Titolo: Taxi Teheran;
Regia: Jafar Pahani;
Genere: drammatico;
Durata: 82 minuti;
Voto: 7,5;
Attualmente in visione: Conca Verde;
"Le restrizioni sono spesso fonte d’ispirazione per un autore poiché gli permettono di superare se stesso. Ma le restrizioni, a volte, possono essere talmente soffocanti da distruggere un progetto e annientare l’anima dell’artista. Invece di lasciarsi andare e di lasciarsi pervadere dalla collera e dalla frustrazione, Jafar Panahi ha scritto una lettera d’amore al cinema.
Il suo film è colmo d’amore per la sua arte, la sua comunità, il suo paese e il suo pubblico". Poche parole avrebbero descritto meglio l’essenza di "Taxi Teheran" come quelle utilizzate da Darren Aronofsky – Presidente della Giuria del Festival di Berlino – che ha assegnato al regista iraniano l’ambito Orso d’Oro.

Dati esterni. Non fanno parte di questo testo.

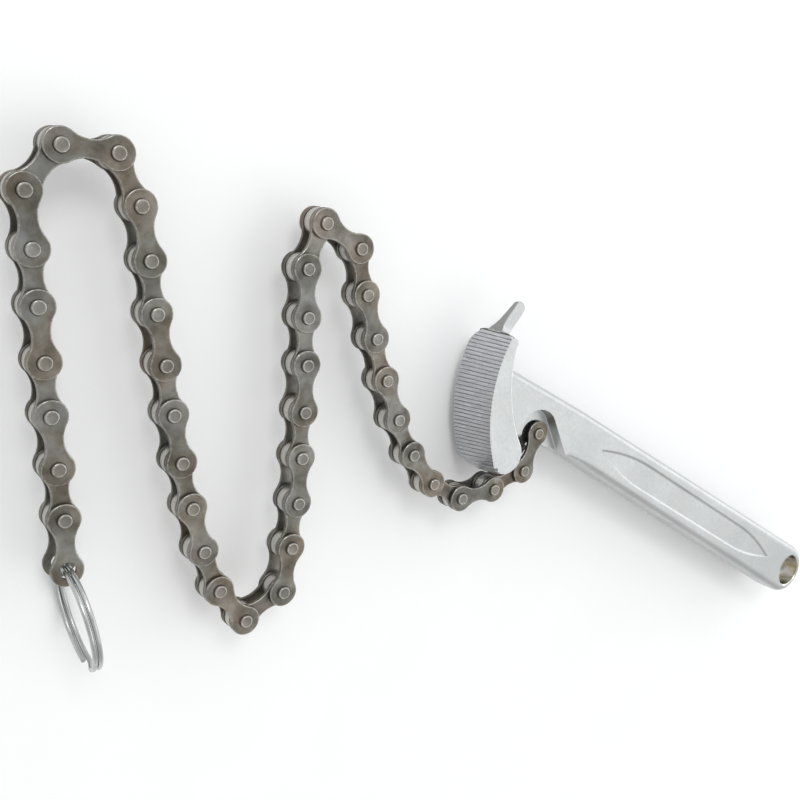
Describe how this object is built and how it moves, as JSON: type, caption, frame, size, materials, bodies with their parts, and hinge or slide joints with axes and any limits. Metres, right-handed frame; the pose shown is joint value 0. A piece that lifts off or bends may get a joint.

Un film coraggioso girato da un artista coraggioso. Nel vero senso della parola: "Taxi Teheran" è il terzo film che Jafar Panahi realizza dopo l’arresto nel 2010 per propaganda anti-islamica ed il conseguente divieto di realizzare film, pena la reclusione. Un film dove Panahi torna a mostrare clandestinamente le strade trafficate e polverose della capitale, nei panni di tassista pronto ad accogliere – e riprendere, con l’occhio fedele della telecamera piazzata sul cruscotto – i vari personaggi che nel corso della pellicola abitano la vettura, sorta di palcoscenico mobile oscillante tra fiction e realtà. Nell’ordine si susseguono: un’insegnante, un venditore di dvd pirata, un uomo (forse) in fin di vita con la giovane moglie, due anziane sorelle con pesci rossi al seguito, un’effervescente nipotina e un’avvocatessa poco incline ai metodi del sistema. Tutti attori non professionisti che – come Panahi – rischiano grosso nel prendere parte ad un film guarda caso privo di credits.
Questi incontri offrono lo spunto per riprendere svariati temi d’attualità e tratteggiare l’identikit di un paese affascinante ma allo stesso tempo pieno di contraddizioni. Si parla di giustizia, pena capitale, delinquenza, pirateria, censura e diritti delle donne; mantenendo (quasi) sempre un registro dai toni lievi e a tratti persino giocosi, che in pochi possono permettersi.
Attivismo cinematografico, dunque; ma non per questo ‘urlato’.
Al contrario: ai metodi rigidi ed austeri del sistema, che mira a deformare e censurare la realtà – se non altro quella più scomoda -, Panahi oppone lo sguardo pacato e silenzioso della telecamera, fedele riproduttore di autenticità. Come a dire che – proprio come recita una battuta alla fine del film – "Sulla gente di cinema si può sempre contare".